The restaurants along the seafront transform at night and become a great place to relax, drink tea and smoke some shisha while listening to the waves rolling back and forth.
Where to Stay
As mentioned earlier it is possible to find a hotel for any price range.
The Hilton, on the fancy side, has different prices depending on the season and will set you back between EGP 550 – 780 in the high season or EGP 480 – 650. The high season is either side of the hot summer months and the hotels in this area often get booked up quickly, so book in advance.
In the more laid-back part of town there are many camps and hotels that offer you cheaper accommodation. One hotel I can recommend is the New Sphinx Hotel, which costs between EGP 120 – 180. If you are looking for something cheaper then Bishbishi Village in Mashraba is a comfortable and welcoming place where you can find a room starting from EGP 30. If you want to stay in the Lighthouse area then try out Seven Heaven where prices start from EGP 20. Each camp has its own charm and it’s a matter of preference so do have a look around.
How to get around
Dahab is a small place and almost everything is within walking distance. However, if you want to get places a bit faster then renting a bicycle is great way to get around.

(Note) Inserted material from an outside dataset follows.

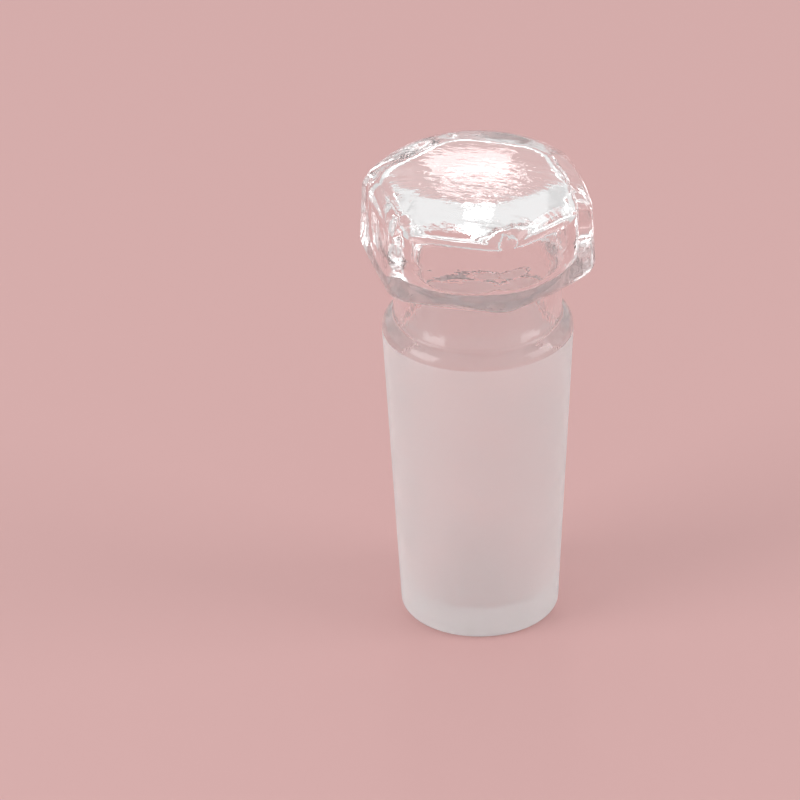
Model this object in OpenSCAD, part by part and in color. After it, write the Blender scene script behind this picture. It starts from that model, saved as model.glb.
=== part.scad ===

If you want to get to the Blue Hole for a day of sun bathing and snorkelling then you can wave down a taxi (usually pick-up trucks), negotiate a price and organise a pick up time. This should cost no more than EGP 40 each way but this depends on your negotiating skills. The taxis will take you just about anywhere you want to go and are not difficult to find.
One thing you must ensure is that you enjoy yourself. Seems like a blindingly obvious thing to say but when you go in a group you often feel like you have to do everything together. If some people want to do one thing and others want to do something else, then just do it. Dahab is a relaxed place where life flows smoothly, so just go ahead with what you want to do and don’t waste time arguing or being too particular about planning.